Mentre le democrazie si interrogano sul bilanciamento tra libertà e sicurezza, regimi autoritari come Cina e Russia osservano con un certo compiacimento. Possono sperimentare senza vincoli etici, controllando rigidamente i propri ecosistemi digitali e liberando, all’estero, sciami di agenti informativi che non hanno nulla da perdere. La loro forza è l’asimmetria. Le società aperte devono proteggere il diritto all’espressione e, al tempo stesso, difendersi da manipolazioni che sfruttano proprio quella libertà come arma. È un gioco perverso dove chi crede nella trasparenza combatte con una mano legata dietro la schiena.
Negli Stati Uniti, la chiusura dell’ufficio contro la disinformazione appare quasi un segno dei tempi. Proprio mentre le infrastrutture digitali diventano terreno di guerra cognitiva, si decide di smantellare i pochi strumenti di difesa esistenti. L’Europa, con la sua macchina regolatoria, tenta invece di imporre vincoli alle piattaforme attraverso il Digital Services Act, ma la velocità della tecnologia rende ogni norma obsoleta prima ancora di entrare in vigore. È come inseguire una lepre con un trattore burocratico.
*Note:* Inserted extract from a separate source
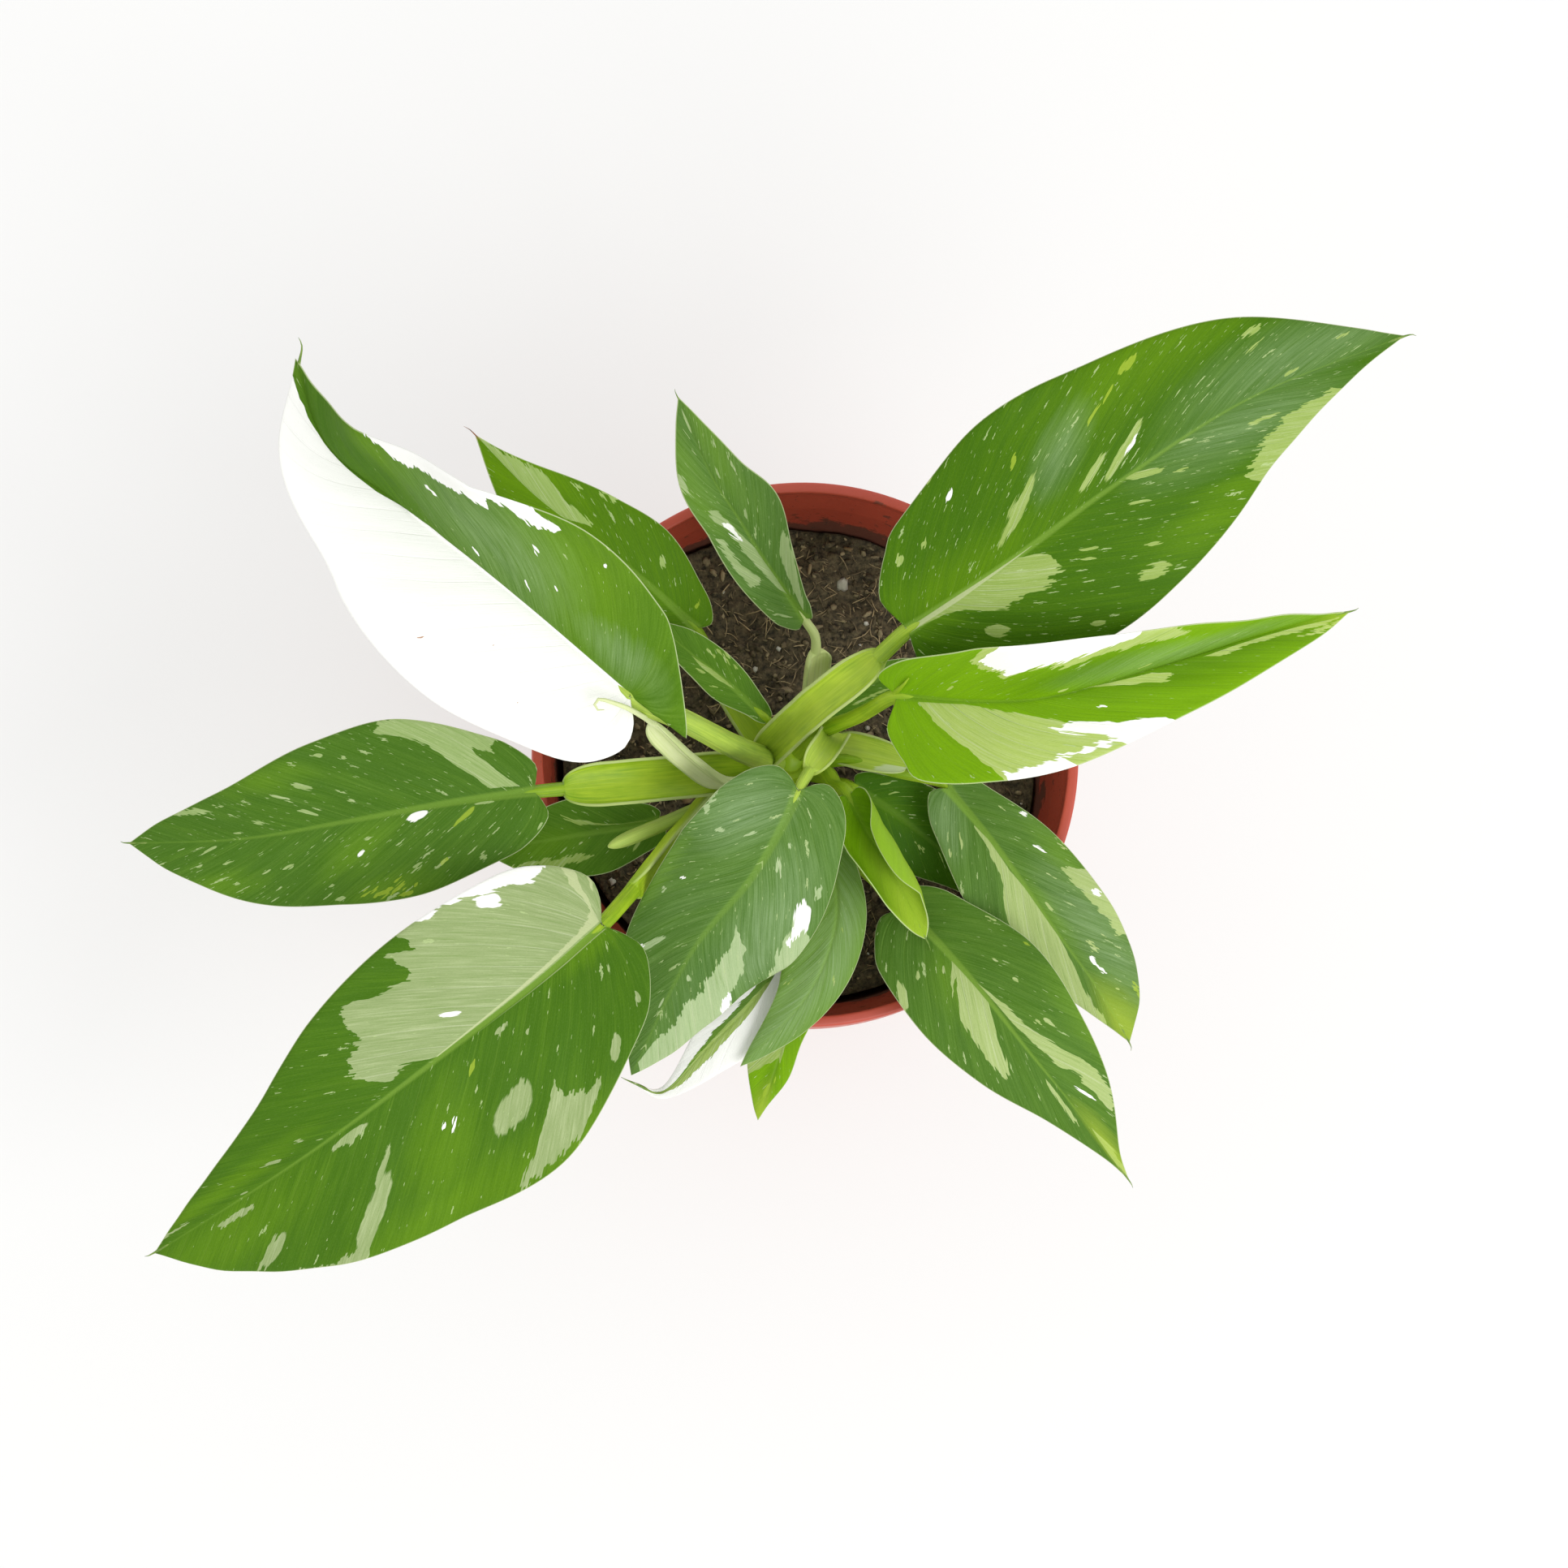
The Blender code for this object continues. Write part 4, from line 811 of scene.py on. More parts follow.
class Term:
    """A value in a node tree that takes part in written-out arithmetic."""

    def __init__(self, tree, socket):
        self.tree = tree
        self.socket = socket

    def math(self, operation, *others, clamp=False):
        made = self.tree.nodes.new("ShaderNodeMath")
        made.operation = operation
        made.use_clamp = clamp
        for socket, value in zip(made.inputs, (self, *others)):
            plug(socket, value)
        return Term(self.tree, made.outputs[0])

    def __add__(self, other):
        return self.math("ADD", other)

    def __sub__(self, other):
        return self.math("SUBTRACT", other)

    def __mul__(self, other):
        return self.math("MULTIPLY", other)

    def __truediv__(self, other):
        return self.math("DIVIDE", other)

    def __pow__(self, other):
        return self.math("POWER", other)

    def __abs__(self):
        return self.math("ABSOLUTE")

    def clamp(self):
        return self.math("ADD", 0.0, clamp=True)

    def flip(self):
        """One minus this."""
        return self * -1 + 1

    def mixed(self, low, high):
        """The colour low where this is 0, and high where it is 1."""
        made = self.tree.nodes.new("ShaderNodeMix")
        made.data_type = "RGBA"
        plug(made.inputs[MIX_FACTOR], self)
        plug(made.inputs[MIX_LOW], low)
        plug(made.inputs[MIX_HIGH], high)
        return Term(self.tree, made.outputs[MIX_COLOUR])


def plug(socket, value):
    """Link a term to a socket, or set the socket's own number or colour."""
    if isinstance(value, Term):
        value.tree.links.new(value.socket, socket)
        return
    if socket.type == "RGBA" and len(value) == 3:
        value = (*value, 1.0)
    socket.default_value = value


def add(tree, kind, inputs=(), output=0, **settings):
    """Add a node with its settings and inputs by name, and return one of its outputs."""
    made = tree.nodes.new(kind)
    for name, value in settings.items():
        setattr(made, name, value)
    for name, value in dict(inputs).items():
        plug(made.inputs[name], value)
    return Term(tree, made.outputs[output])


def vector(tree, x, y, z=0.0):
    return add(tree, "ShaderNodeCombineXYZ", {"X": x, "Y": y, "Z": z})


def split(tree, value):
    """The x and y of a vector."""
    made = tree.nodes.new("ShaderNodeSeparateXYZ")
    plug(made.inputs[0], value)
    return [Term(tree, socket) for socket in made.outputs[:2]]


def object_place(tree):
    return add(tree, "ShaderNodeTexCoord", output="Object")


def reading(tree, name):
    """A number that the mesh holds for each of its points."""
    return add(tree, "ShaderNodeAttribute", output="Fac", attribute_name=name)


def noise(tree, place, scale, detail=2.0, roughness=0.5):
    return add(tree, "ShaderNodeTexNoise", {"Vector": place, "Scale": scale, "Detail": detail,
                                            "Roughness": roughness})


def random_step(tree, value, seed):
    """A random number for each whole number that the value rounds down to."""
    return add(tree, "ShaderNodeTexWhiteNoise", {"W": value.math("FLOOR") + seed},
               noise_dimensions="1D")


# Kinds of the groups' sockets; one that isn't here is a number
SOCKET_KINDS = {"Vein": "Vector", **dict.fromkeys(
    ("Deep", "Fresh", "Pale", "Yellow", "White", "Lime", "Bloom", "Color"), "Color")}


def make_group(name, fill, inputs, outputs):
    """A shader group; fill takes its tree and inputs and returns the values of its outputs."""
    tree = bpy.data.node_groups.new(name, "ShaderNodeTree")
    for direction, labels in (("INPUT", inputs), ("OUTPUT", outputs)):
        for label in labels:
            tree.interface.new_socket(label, in_out=direction, socket_type="NodeSocket"
                                      + SOCKET_KINDS.get(label, "Float"))
    start = tree.nodes.new("NodeGroupInput")
    end = tree.nodes.new("NodeGroupOutput")
    results = fill(tree, *[Term(tree, socket) for socket in start.outputs[:len(inputs)]])
    for socket, value in zip(end.inputs, results):
        plug(socket, value)
    return tree


def use(tree, group, inputs):
    """Add a group with its inputs by name, and return its outputs."""
    made = tree.nodes.new("ShaderNodeGroup")
    made.node_tree = group
    for name, value in inputs.items():
        plug(made.inputs[name], value)
    outputs = [Term(tree, socket) for socket in made.outputs]
    return outputs[0] if len(outputs) == 1 else outputs


# A marking's ragged edge: its coarse and fine steps along the blade with their reach, where
# it starts beside the midrib and over what it grows, and the slow wander of its places
COARSE_JAG = (1.5, 1.5)
FINE_JAG = (0.5, 1.0)
JAG_START = 1.5
JAG_GROWTH = 4
WANDER = 2.2
WANDER_SPAN = 3.5
EDGE_SOFTNESS = 0.2
SECTOR_END_SHARPNESS = 400

# Specks in three sizes: the width and length of the cell that each lies in, the share of the
# cells that have one, and its radius in its cell
SPECK_SIZES = ((0.5, 2.0, 0.20, 0.22), (1.2, 4.4, 0.14, 0.24), (3.2, 8.0, 0.10, 0.20))

# Tints that lie over a leaf's main colours
DEEPEST_GREEN = (0.03, 0.11, 0.003)
GREEN_VEIN = (0.24, 0.40, 0.05)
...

Pensare di contenere la propaganda AI con etichette o watermark è una pia illusione. I modelli open source si moltiplicano, gli strumenti di uncensoring circolano liberamente e chi vuole manipolare il discorso pubblico non ha bisogno di chiedere permessi a nessuno. Gli stessi sistemi di verifica digitale, come gli ID univoci per gli utenti, sollevano dilemmi ancora più profondi: chi controlla il controllore? Quale prezzo siamo disposti a pagare per distinguere l’umano dal sintetico?
Gli esperti di sicurezza informativa suggeriscono una svolta concettuale. Non serve più inseguire il singolo contenuto falso, ma mappare il comportamento coordinato. Individuare pattern linguistici che si ripetono in più lingue, tracciare la simultaneità di certi messaggi, riconoscere l’eco artificiale che amplifica una narrativa prima che diventi virale. In altre parole, spostare l’attenzione dall’oggetto all’intenzione.
Il futuro della difesa democratica passa per infrastrutture di analisi in tempo reale, cooperazione multilaterale e capacità di contro-narrazione strategica. Non si tratta solo di rimuovere contenuti, ma di capire come la realtà stessa viene costruita in rete. Le campagne di influenza basate sull’intelligenza artificiale non mirano più a convincere, ma a confondere. A erodere la fiducia collettiva nella possibilità di distinguere il vero dal falso.
Ogni mese che passa il costo della menzogna scende e la sua qualità percettiva aumenta. Gli algoritmi imparano a modulare empatia, sarcasmo, ironia. Creano emozioni sintetiche più convincenti di quelle umane. Il rischio non è solo elettorale, ma epistemico: un mondo dove il dubbio sistematico diventa la norma, e la verità, semplicemente, non vale più la fatica di essere cercata.
La finestra di opportunità per costruire difese efficaci si sta chiudendo più rapidamente di quanto i governi ammettano. Le elezioni del 2026, negli Stati Uniti e in Europa, rischiano di essere il primo grande stress test per le democrazie occidentali nell’era della propaganda autonoma. Senza un cambio di paradigma, combatteremo con strumenti pensati per un mondo che non esiste più, mentre le macchine dell’inganno perfezionano se stesse a ogni ciclo di addestramento.
La domanda non è più se la propaganda AI possa influenzare la società, ma quanto tempo ci resta prima che la distinzione tra conversazione e manipolazione diventi irrilevante. Il vero paradosso è che la stessa intelligenza artificiale che prometteva di ampliare la conoscenza collettiva sta ora riscrivendo il concetto stesso di verità pubblica. Forse il nemico non è la macchina, ma la nostra lentezza nel riconoscere quanto velocemente stia imparando a parlare come noi.